> Directions
Please copy all the lines that follow, word for word.

> Data

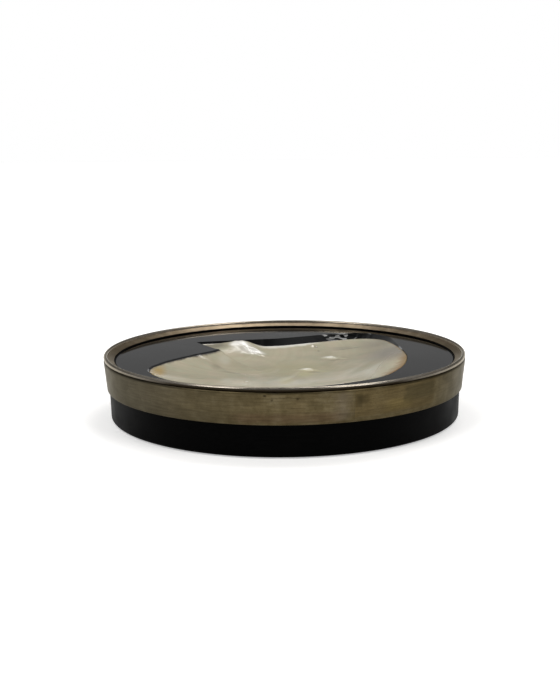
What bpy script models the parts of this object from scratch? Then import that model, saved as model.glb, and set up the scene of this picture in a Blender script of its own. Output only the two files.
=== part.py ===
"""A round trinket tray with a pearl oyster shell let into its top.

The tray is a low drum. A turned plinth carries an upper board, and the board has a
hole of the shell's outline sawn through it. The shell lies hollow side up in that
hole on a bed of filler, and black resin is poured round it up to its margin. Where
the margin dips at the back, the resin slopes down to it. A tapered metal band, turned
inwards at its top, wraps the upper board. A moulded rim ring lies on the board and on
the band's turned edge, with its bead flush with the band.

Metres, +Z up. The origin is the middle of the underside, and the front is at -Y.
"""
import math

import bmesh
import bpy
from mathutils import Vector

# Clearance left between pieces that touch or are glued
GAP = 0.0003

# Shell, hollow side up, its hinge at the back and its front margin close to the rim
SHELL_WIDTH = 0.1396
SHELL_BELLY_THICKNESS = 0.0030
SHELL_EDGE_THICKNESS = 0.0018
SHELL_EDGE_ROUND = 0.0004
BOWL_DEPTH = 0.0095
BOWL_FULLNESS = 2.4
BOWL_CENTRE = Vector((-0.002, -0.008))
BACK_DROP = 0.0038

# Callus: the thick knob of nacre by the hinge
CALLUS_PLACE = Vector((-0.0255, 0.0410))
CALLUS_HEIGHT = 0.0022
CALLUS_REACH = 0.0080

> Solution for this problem
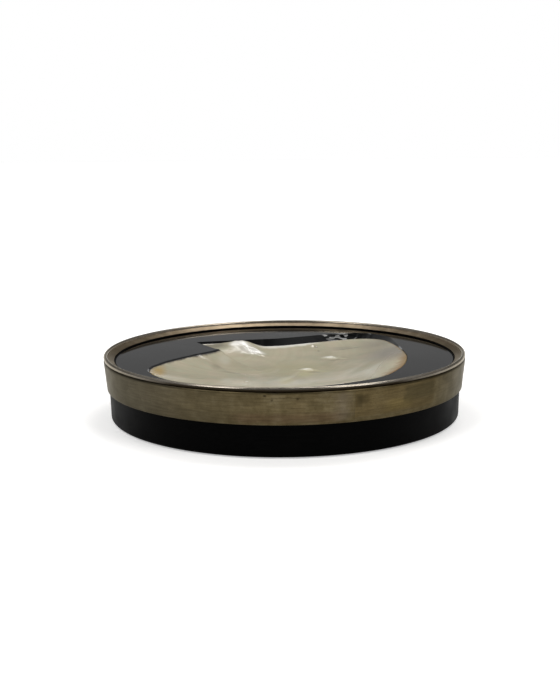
What bpy script models the parts of this object from scratch? Then import that model, saved as model.glb, and set up the scene of this picture in a Blender script of its own. Output only the two files.
=== part.py ===
"""A round trinket tray with a pearl oyster shell let into its top.

The tray is a low drum. A turned plinth carries an upper board, and the board has a
hole of the shell's outline sawn through it. The shell lies hollow side up in that
hole on a bed of filler, and black resin is poured round it up to its margin. Where
the margin dips at the back, the resin slopes down to it. A tapered metal band, turned
inwards at its top, wraps the upper board. A moulded rim ring lies on the board and on
the band's turned edge, with its bead flush with the band.

Metres, +Z up. The origin is the middle of the underside, and the front is at -Y.
"""
import math

import bmesh
import bpy
from mathutils import Vector

# Clearance left between pieces that touch or are glued
GAP = 0.0003

# Shell, hollow side up, its hinge at the back and its front margin close to the rim
SHELL_WIDTH = 0.1396
SHELL_BELLY_THICKNESS = 0.0030
SHELL_EDGE_THICKNESS = 0.0018
SHELL_EDGE_ROUND = 0.0004
BOWL_DEPTH = 0.0095
BOWL_FULLNESS = 2.4
BOWL_CENTRE = Vector((-0.002, -0.008))
BACK_DROP = 0.0038

# Callus: the thick knob of nacre by the hinge
CALLUS_PLACE = Vector((-0.0255, 0.0410))
CALLUS_HEIGHT = 0.0022
CALLUS_REACH = 0.0080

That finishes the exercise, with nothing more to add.